# Aim of the task:
Exactly retype the lines of the material from its first line to the line with "[statorOutline(18)]), laminated);", including both.

========================

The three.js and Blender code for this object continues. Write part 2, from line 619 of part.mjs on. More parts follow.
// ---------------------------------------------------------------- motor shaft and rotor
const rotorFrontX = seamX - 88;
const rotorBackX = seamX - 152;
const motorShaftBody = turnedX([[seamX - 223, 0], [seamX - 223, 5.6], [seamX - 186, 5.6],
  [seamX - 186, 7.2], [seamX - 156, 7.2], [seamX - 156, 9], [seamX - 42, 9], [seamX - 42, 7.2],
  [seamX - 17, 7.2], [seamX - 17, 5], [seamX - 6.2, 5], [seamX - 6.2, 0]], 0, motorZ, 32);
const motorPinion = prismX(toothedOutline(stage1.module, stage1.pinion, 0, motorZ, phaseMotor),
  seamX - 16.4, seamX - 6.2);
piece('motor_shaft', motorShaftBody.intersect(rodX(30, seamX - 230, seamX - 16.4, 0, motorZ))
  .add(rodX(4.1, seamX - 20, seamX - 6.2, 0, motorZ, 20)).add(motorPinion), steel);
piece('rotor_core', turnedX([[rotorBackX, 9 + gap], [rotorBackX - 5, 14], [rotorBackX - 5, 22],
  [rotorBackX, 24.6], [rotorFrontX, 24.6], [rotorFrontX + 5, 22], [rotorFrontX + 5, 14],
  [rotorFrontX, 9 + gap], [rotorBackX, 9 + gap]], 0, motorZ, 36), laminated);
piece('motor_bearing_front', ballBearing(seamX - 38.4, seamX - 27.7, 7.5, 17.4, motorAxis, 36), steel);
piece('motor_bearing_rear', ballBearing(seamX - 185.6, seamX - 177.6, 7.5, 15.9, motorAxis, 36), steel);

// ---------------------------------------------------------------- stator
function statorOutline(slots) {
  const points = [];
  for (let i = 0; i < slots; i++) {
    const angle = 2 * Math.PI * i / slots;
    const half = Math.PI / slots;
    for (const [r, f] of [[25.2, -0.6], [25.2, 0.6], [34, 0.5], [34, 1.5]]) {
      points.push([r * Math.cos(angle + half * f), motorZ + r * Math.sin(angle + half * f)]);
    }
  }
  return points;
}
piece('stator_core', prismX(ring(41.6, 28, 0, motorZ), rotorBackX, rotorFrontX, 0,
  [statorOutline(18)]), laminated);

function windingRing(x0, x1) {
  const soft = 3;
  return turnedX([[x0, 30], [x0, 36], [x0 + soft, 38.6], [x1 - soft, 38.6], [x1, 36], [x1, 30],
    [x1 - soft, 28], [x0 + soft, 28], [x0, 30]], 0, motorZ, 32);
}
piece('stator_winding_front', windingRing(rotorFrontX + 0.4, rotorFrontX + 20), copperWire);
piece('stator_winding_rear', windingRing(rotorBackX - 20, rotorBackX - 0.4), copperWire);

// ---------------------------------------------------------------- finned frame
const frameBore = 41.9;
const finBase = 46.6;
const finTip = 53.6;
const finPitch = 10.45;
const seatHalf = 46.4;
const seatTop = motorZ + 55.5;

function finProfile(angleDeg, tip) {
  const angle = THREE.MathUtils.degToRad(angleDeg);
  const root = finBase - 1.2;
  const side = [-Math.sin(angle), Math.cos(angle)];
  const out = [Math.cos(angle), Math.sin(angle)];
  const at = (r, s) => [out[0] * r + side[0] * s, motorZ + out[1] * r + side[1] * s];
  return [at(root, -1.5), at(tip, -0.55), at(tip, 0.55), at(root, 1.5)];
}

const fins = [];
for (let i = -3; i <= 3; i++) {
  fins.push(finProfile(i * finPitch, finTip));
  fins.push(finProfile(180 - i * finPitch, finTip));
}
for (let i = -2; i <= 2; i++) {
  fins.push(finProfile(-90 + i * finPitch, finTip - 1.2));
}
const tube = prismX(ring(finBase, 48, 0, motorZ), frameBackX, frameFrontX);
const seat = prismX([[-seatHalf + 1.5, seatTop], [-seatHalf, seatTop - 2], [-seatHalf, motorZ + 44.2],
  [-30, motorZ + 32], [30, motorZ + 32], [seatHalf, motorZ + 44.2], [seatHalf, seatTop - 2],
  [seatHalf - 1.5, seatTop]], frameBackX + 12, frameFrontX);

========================

# Written response:
The three.js and Blender code for this object continues. Write part 2, from line 619 of part.mjs on. More parts follow.
// ---------------------------------------------------------------- motor shaft and rotor
const rotorFrontX = seamX - 88;
const rotorBackX = seamX - 152;
const motorShaftBody = turnedX([[seamX - 223, 0], [seamX - 223, 5.6], [seamX - 186, 5.6],
  [seamX - 186, 7.2], [seamX - 156, 7.2], [seamX - 156, 9], [seamX - 42, 9], [seamX - 42, 7.2],
  [seamX - 17, 7.2], [seamX - 17, 5], [seamX - 6.2, 5], [seamX - 6.2, 0]], 0, motorZ, 32);
const motorPinion = prismX(toothedOutline(stage1.module, stage1.pinion, 0, motorZ, phaseMotor),
  seamX - 16.4, seamX - 6.2);
piece('motor_shaft', motorShaftBody.intersect(rodX(30, seamX - 230, seamX - 16.4, 0, motorZ))
  .add(rodX(4.1, seamX - 20, seamX - 6.2, 0, motorZ, 20)).add(motorPinion), steel);
piece('rotor_core', turnedX([[rotorBackX, 9 + gap], [rotorBackX - 5, 14], [rotorBackX - 5, 22],
  [rotorBackX, 24.6], [rotorFrontX, 24.6], [rotorFrontX + 5, 22], [rotorFrontX + 5, 14],
  [rotorFrontX, 9 + gap], [rotorBackX, 9 + gap]], 0, motorZ, 36), laminated);
piece('motor_bearing_front', ballBearing(seamX - 38.4, seamX - 27.7, 7.5, 17.4, motorAxis, 36), steel);
piece('motor_bearing_rear', ballBearing(seamX - 185.6, seamX - 177.6, 7.5, 15.9, motorAxis, 36), steel);

// ---------------------------------------------------------------- stator
function statorOutline(slots) {
  const points = [];
  for (let i = 0; i < slots; i++) {
    const angle = 2 * Math.PI * i / slots;
    const half = Math.PI / slots;
    for (const [r, f] of [[25.2, -0.6], [25.2, 0.6], [34, 0.5], [34, 1.5]]) {
      points.push([r * Math.cos(angle + half * f), motorZ + r * Math.sin(angle + half * f)]);
    }
  }
  return points;
}
piece('stator_core', prismX(ring(41.6, 28, 0, motorZ), rotorBackX, rotorFrontX, 0,
  [statorOutline(18)]), laminated);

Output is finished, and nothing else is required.